Девушка очень хорошо изображала Этерию, но, кажется, она даже не догадывалась, что её внешность медленно меняется. То, что герцог изначально принял за признаки болезни, оказалось чем-то схожим с трансформацией — скорее всего душа постепенно “подгоняла” новое тело под себя, и пусть снова стать собой у вторженки не получится, но спустя годы она перестанет так сильно походить на Этерию.
Да, всё началось с малого: волос и глаз. Теперь Вилейт понимал, что локоны его жены не потускнели, а просто стали более рыжими, нежели тёмно-красными. А глаза хоть и оставались серыми, но едва заметно уходили в зелёный оттенок. Затем приглядевшись, герцог стал подмечать ещё больше внешних отличий: слишком пухлые (на его вкус) губы Этерии теперь немного меньше, но от этого они только выиграли, кончик носа стал острее, а глаза чуть вытянулись к вискам. Вроде бы незначительные изменения, но роковая красота его жены стала более тонкой и в ней улавливалась индивидуальность другой девушки.
Но больше всего Вилейта тронул характер его подменной жены. Она обладала иронией, но не такой ядовитой, как у Этерии, она очаровывала не флиртом, отточенным годами, а атмосферой вокруг себя и подкупала чувством юмора. Герцогу ещё никогда не было так приятно наблюдать, как его пытаются выпроводить из вроде как собственного поместья. При этом не прямо, а играя словами и показывая всем видом насколько ему не рады. Наоборот. Их маленькие перепалки с женой приводили его в восторг — (не)Этерия в такие моменты выглядела особенно чарующей.
В обычных случаях даже намёк на дерзкое поведение герцог Шатерри пресекал, но у него теперь попросту не получалось злиться на ту, что стала его женой случайно. Даже больше — он был готов вытерпеть куда более оскорбительные вещи за всё, что сделал невинному человеку. Но откуда же ему было знать, что в теле ненавистной Этерии совсем незадолго до свадьбы оказалась другая девушка?
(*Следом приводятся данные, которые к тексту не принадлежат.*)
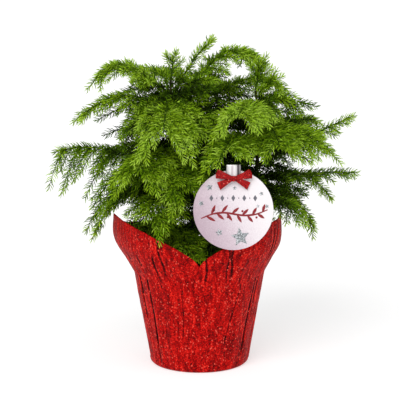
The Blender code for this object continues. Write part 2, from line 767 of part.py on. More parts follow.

При том достаточно умная. Другая, скорее всего, закатила бы скандал, сослалась бы на амнезию или ещё что, но эта девушка предпочла затаиться, стерпеть всё и разбираться во всем самостоятельно. На такое мало кто способен. И это не могло не восхищать Вилейта.
Интересно, а как её зовут на самом деле, — вспыхнула последняя мысль, прежде чем герцог Шаттери погрузился в сон. Но она оказалась настолько яркой, что даже утром появившийся вопрос не спешил оставлять его в покое.
Именно поэтому, едва позавтракав, Вилейт немедля отправился в Хильдем под тяжелым взглядом своего секретаря: дела копились, но хотя бы император последнее время не требовал его присутствия. Альберт всё глубже погружался в свою паранойю и постепенно сводил свои контакты с кузеном к минимуму. Что, в принципе, радовала Вилейта — уж слишком странно стал вести себя император.
Портал как всегда сократил его путь к Хильдему, но пока он ждал свою жену его так одолело любопытство, что он, не церемонясь, прямо спросил кто перед ним. А дальше… он увидел то, что видел перед обмороком своей жены — ярко-изумрудные глаза вспыхнули, пряча в себе золотые искры, отчего их цвет казался ядовитым, но при этом ими было невозможно не любоваться. Ещё ни разу Вилейту не доводилось видеть таких глаз.
Так же как и не доводилось настолько разочаровываться. Правда и последовавший за ней разговор просто вогнали герцога Шатерри в ужас — всё это творилось фактически у него под носом, а он не видел. Не хотел видеть. Почему? Да ему и так приходилось постоянно доказывать свою преданность императору и убеждать всех, что его не интересует трон. Вилейт даже женился на той, кого люто ненавидел лишь бы доказать Альберту — ему не стоит опасаться переворота. Уж точно не с подачи герцога.
И что по итогу? У власти искусный манипулятор одержимый какими-то своими идеями. А ещё Вилейта начало разрывать от чувства вины перед своей женой — она так настрадалась, а тут ещё он со своей яростью и мальчишеской местью. Даже тошно от себя самого стало. Но на этом секреты не закончились.
У жены оказался припрятан ещё один — последний. Зато какой…
— Что, прости? — хрипло переспросил Вилейт.
— Некромант, — повторила Медея спокойно глядя снизу вверх на ошарашенного светлого. — Притом очень практикующий.
В гостиной повисла пауза, чтобы спустя мгновения её разорвала настоящая буря.
˜٭❖٭˜
Часть кроны раскидистого дерева вдруг покачнулась. Не стихающий ветер разбивался о потрепанные временем стены внутреннего двора и не он оказался причиной града полузамёрзших капель с ветвей — чёрная тень вальяжно расположилась на дереве и именно её действия потревожили сон белой ивы.